Elliptic Equations

Higher dimensional elliptic equations in general have the form $$ a_1 u_{xx} + a_2 u_{xy} + a_3 u_{yy} + a_4 u_x + a_5 u_y + a_6 u = f $$ where the coefficients must satisfy $$ a_2^2 - 4 a_1 a_3 < 0. $$

One natural place again that equations like this come up is again in the steady-state problems arising from the heat equation. In two dimensions we have $$ u_t = (\kappa u_x)_x + (\kappa u_y)_y + \Psi(x,y). $$ If $u_t = 0$ we then have $$ (\kappa u_x)_x + (\kappa u_y)_y = -\Psi(x,y). $$

If we assume $\kappa$ to be constant we can rewrite this equation as $$ u_{xx} + u_{yy} = -\frac{\Psi}{\kappa} = f(x,y) $$ which is the higher dimensional form of Poisson's equation (and Laplace's equation if $f(x,y) = 0$).

We also must specify a domain $\Omega$ and boundary conditions as before.
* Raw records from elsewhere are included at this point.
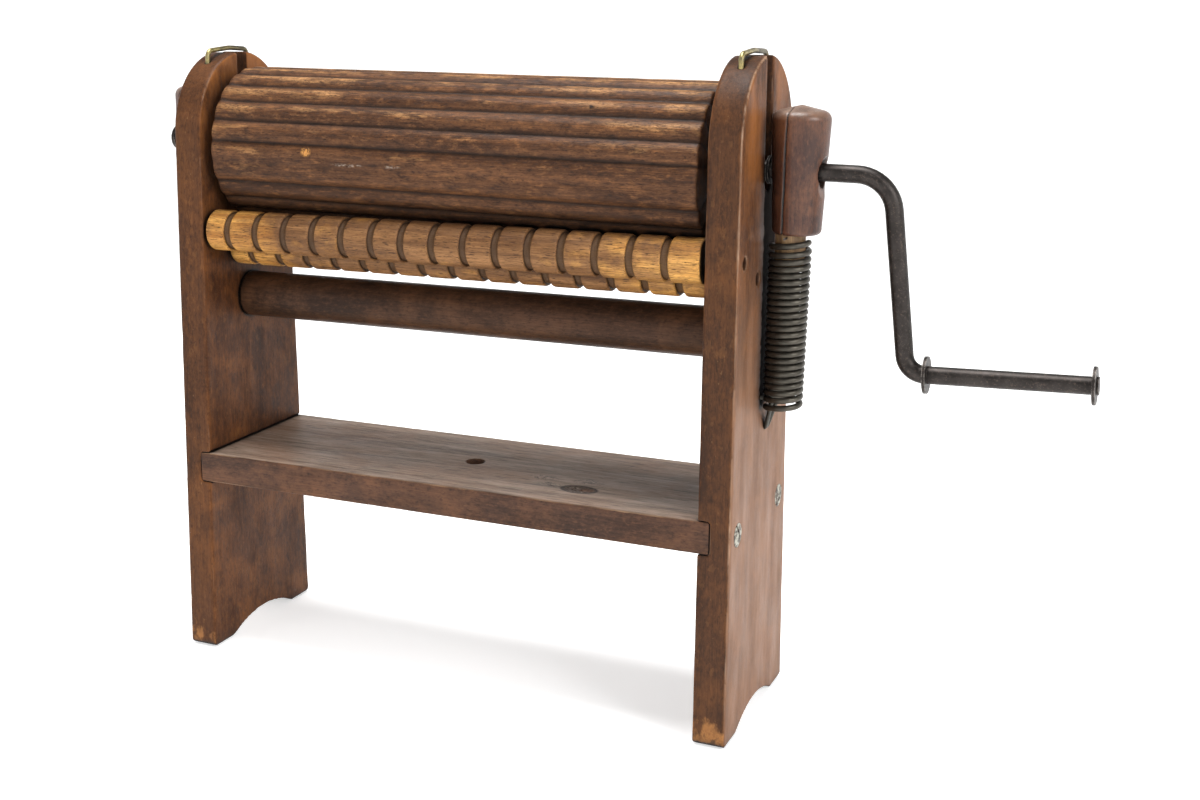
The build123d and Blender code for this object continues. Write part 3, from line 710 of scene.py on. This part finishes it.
def wire(name, line, radius):
    """A round wire through closely spaced points, with domed ends."""
    line = np.asarray(line, float)
    ahead = np.gradient(line, axis=0)
    ahead /= np.linalg.norm(ahead, axis=1)[:, None]
    side = np.cross(ahead, (0.0, 0.0, 1.0))
    weak = np.linalg.norm(side, axis=1) < 0.2
    side[weak] = np.cross(ahead[weak], (0.0, 1.0, 0.0))
    side /= np.linalg.norm(side, axis=1)[:, None]
    up = np.cross(side, ahead)
    turns = np.arange(WIRE_SIDES) * 2 * math.pi / WIRE_SIDES
    rings = [line[i] + radius * (np.outer(np.cos(turns), side[i]) + np.outer(np.sin(turns), up[i]))
             for i in range(len(line))]
    first = [line[0] - ahead[0] * radius * d + (ring - line[0]) * w
             for d, w, ring in ((0.95, 0.3, rings[0]), (0.7, 0.7, rings[0]))]
    last = [line[-1] + ahead[-1] * radius * d + (ring - line[-1]) * w
            for d, w, ring in ((0.7, 0.7, rings[-1]), (0.95, 0.3, rings[-1]))]
    return skin(name, first + rings + last)


# ---- Carved pieces ----

AXLE_LEAN = math.radians(0.95)
SHELF_MIDDLE = middle("shelf")
LEFT_BOARD_MIDDLE = middle("left_end_board")
RIGHT_BOARD_MIDDLE = middle("right_end_board")
BOARD_HALF_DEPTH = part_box("right_end_board")[1].y
BOARD_HALF_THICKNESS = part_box("right_end_board")[1].x - RIGHT_BOARD_MIDDLE.x
BAND_HALF = 7.5 * MM
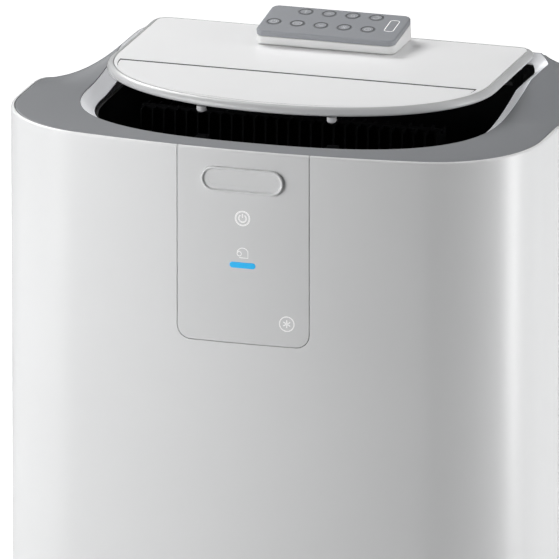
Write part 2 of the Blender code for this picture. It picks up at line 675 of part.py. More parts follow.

Now the boundary conditions will have $x$ and $y$ dependence so will need to be handled a bit differently than before.

5-Point Stencil

Extending our work in one-dimension to two we can construct the 5-point stencil for the Laplacian operator as $$ \nabla^2 u \approx \frac{U_{i-1,j} - 2 U_{i,j} + U_{i+1,j}}{\Delta x^2} + \frac{U_{i,j-1} - 2 U_{i,j} + U_{i,j+1}}{\Delta y^2}. $$

If $\Delta x = \Delta y$ we can simplify this expression to $$ \nabla^2 u \approx \frac{U_{i-1,j} + U_{i+1,j} - 4 U_{i,j} + U_{i,j-1} + U_{i,j+1}}{\Delta x^2} $$

We can the approximate the solution to the Poisson equation as $$ \frac{U_{i-1,j} + U_{i+1,j} - 4 U_{i,j} + U_{i,j-1} + U_{i,j+1}}{\Delta x^2} = f_{i,j} $$ which leads to $m^2$ equations for $m^2$ unknowns.

Ordering of Unknowns

We can think of our two-dimensional problem as laying on a grid as in the following figure. Here the unknows are in red and the boundaries are in blue:

We can think of the grid as being a matrix like $$ U = \begin{bmatrix} U_{1, m} & U_{2, m} & \cdots & U_{m-1, m} & U_{m,m} \\ U_{1, m-1} & U_{2, m-1} & \cdots & U_{m-1, m-1} & U_{m, m-1} \\ \vdots & & & & \vdots \\ U_{1, 2} & U_{2, 2} & \cdots & U_{m-1, 2} & U_{m, 2} \\ U_{1, 1} & U_{2, 1} & \cdots & U_{m-1, 1} & U_{m, 1} \\ \end{bmatrix} $$ It is important to note that this labeling does not match our usual matrix notation!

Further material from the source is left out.